Your Online Choices is a website launched under an EU-wide industry initiative to provide consumers with a one-stop-shop for managing their online data preferences. The website allows users to choose companies from which they are happy to receive interest-based advertising (i.e. promotions targeted at specific consumers based on their online behaviour).

Both Yahoo! and Google provide a tool which goes well beyond simply offering individuals the option to opt-out of targeted online marketing. Users can also create and manage a personal profile based on their demographics and interests. Business can then use this information to tailor their commercial messaging.

In 2012, Microsoft announced that its latest version of Internet Explorer will automatically opt-out all users from targeted online advertising.

Such developments could have significant implications for the exchange of data online. Indeed, making opt-in the norm will impel companies to offer the consumer some form of incentive to share their personal information. Under such a system, a consumer’s data-bank becomes an exchange commodity – Consumer Capital.

Consumer attitudes

There are both advantages and disadvantages to data collection for consumers. Though many will find it helpful to be prompted to buy something new on the basis of logged preferences, some will prefer the “right to be forgotten”. Around half of UK consumers are interested in a store which keeps no such records.
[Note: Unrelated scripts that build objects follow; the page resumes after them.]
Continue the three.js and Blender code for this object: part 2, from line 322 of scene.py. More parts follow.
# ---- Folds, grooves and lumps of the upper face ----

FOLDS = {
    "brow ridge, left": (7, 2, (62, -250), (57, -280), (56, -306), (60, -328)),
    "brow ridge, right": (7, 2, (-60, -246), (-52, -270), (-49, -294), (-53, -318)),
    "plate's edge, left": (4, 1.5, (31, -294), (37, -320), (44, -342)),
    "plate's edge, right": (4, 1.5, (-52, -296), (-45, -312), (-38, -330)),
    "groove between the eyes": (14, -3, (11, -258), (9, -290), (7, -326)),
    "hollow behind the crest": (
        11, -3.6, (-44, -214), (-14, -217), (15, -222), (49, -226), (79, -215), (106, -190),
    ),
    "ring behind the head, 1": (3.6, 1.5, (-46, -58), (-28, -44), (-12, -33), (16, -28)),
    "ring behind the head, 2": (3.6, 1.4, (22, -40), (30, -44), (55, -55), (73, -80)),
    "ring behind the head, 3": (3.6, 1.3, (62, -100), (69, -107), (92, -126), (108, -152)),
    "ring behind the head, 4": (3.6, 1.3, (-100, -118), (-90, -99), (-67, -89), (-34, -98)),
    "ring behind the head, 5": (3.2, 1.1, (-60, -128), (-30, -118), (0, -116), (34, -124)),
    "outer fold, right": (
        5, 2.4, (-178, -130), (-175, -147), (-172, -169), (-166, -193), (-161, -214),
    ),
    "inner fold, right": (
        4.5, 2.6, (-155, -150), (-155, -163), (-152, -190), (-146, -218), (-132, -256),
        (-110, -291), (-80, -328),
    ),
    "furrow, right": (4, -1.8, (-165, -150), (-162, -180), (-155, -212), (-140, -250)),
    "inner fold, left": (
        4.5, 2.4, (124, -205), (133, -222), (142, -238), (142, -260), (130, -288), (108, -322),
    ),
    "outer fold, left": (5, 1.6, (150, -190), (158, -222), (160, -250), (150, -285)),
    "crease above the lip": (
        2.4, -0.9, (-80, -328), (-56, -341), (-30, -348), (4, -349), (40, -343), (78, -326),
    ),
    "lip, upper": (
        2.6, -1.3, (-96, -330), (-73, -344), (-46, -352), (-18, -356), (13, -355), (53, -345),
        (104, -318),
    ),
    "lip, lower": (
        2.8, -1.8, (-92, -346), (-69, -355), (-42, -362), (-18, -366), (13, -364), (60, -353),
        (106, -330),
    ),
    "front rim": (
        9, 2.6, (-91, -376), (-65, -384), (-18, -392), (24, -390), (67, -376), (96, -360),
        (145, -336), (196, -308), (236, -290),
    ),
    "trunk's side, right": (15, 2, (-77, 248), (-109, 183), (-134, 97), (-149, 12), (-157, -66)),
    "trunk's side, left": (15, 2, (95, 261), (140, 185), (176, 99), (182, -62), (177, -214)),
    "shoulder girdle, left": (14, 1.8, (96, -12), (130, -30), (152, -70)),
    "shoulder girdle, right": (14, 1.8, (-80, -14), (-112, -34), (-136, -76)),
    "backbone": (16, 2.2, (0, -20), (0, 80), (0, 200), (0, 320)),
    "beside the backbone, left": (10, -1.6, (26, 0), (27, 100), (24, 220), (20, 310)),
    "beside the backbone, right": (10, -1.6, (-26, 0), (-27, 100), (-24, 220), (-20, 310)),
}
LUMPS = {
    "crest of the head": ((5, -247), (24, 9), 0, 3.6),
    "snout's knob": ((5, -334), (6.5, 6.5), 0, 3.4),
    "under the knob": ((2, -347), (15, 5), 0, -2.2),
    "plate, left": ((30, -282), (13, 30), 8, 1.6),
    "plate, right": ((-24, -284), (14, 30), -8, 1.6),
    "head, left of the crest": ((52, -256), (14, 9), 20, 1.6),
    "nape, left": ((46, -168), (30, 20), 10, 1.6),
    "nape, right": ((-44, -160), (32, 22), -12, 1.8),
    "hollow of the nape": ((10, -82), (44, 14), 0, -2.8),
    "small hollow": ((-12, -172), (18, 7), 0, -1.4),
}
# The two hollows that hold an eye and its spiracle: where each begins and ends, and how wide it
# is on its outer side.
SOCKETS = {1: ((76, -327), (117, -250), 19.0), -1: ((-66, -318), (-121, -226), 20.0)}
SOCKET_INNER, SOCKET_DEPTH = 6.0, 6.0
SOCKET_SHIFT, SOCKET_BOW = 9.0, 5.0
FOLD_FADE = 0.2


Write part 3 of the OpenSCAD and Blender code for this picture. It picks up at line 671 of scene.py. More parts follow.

It would be an error to assume that consumers are passive agents in the realm of online data exchange. Instead, we find that the vast majority would like to be in control of their online privacy.

In the chart below, we come to the crux of the issue. The fact that over a third (and almost half of high internet users) already sees personal information as a commercial asset we are increasingly viewing personal data as more than something to be simply guarded, but instead as a form of capital to be kept and utilised for gain (such as discounts, club memberships or early bird access to new offers).

Future Focus

If the 00s was the era of brands exploiting Big Data, then the 10s will witness a re-alignment of power from industry to consumers. This will be driven by stricter regulation, industry initiatives that make a virtue of data-sharing, and a growing consumer desire for control over online affairs.

If access to online consumer metrics becomes something that has to be actively permitted then brands will have to incentivise the sharing of data. In this scenario, an individual’s personal data becomes a commodity to be traded at his/her leisure in return for a perceived benefit from the brand.

Yet the potential trajectory of this trend goes beyond online data. Today’s consumer has access to an increasing range of devices allowing him/her to collect and store information in areas ranging from personal health to energy consumption – the trend of The Quantified Self. The growth of such devices suggests that the monetisation of data will become increasingly common.

An interesting subtext in the evolution of Consumer Capital is the potential overlap with social capital. Just as many parade their expertise in Chilean chardonnay, gruelling exercise schedules or latest adventures in Cambodia, so too will many show off how they sweep their personal traces, super-edit their history and “beat the brand” through savvy data exchanges.

Consumer Capital represents a kind of Netizen Spring, in which power shifts to the consumer and the Internet’s giant data collectors are obliged to do deals and be more transparent. Concerns about personal privacy have inhibited the growth of e-commerce for some time. Consumer Capital promises better informed, more confident shoppers and a greater commercial transparency all round.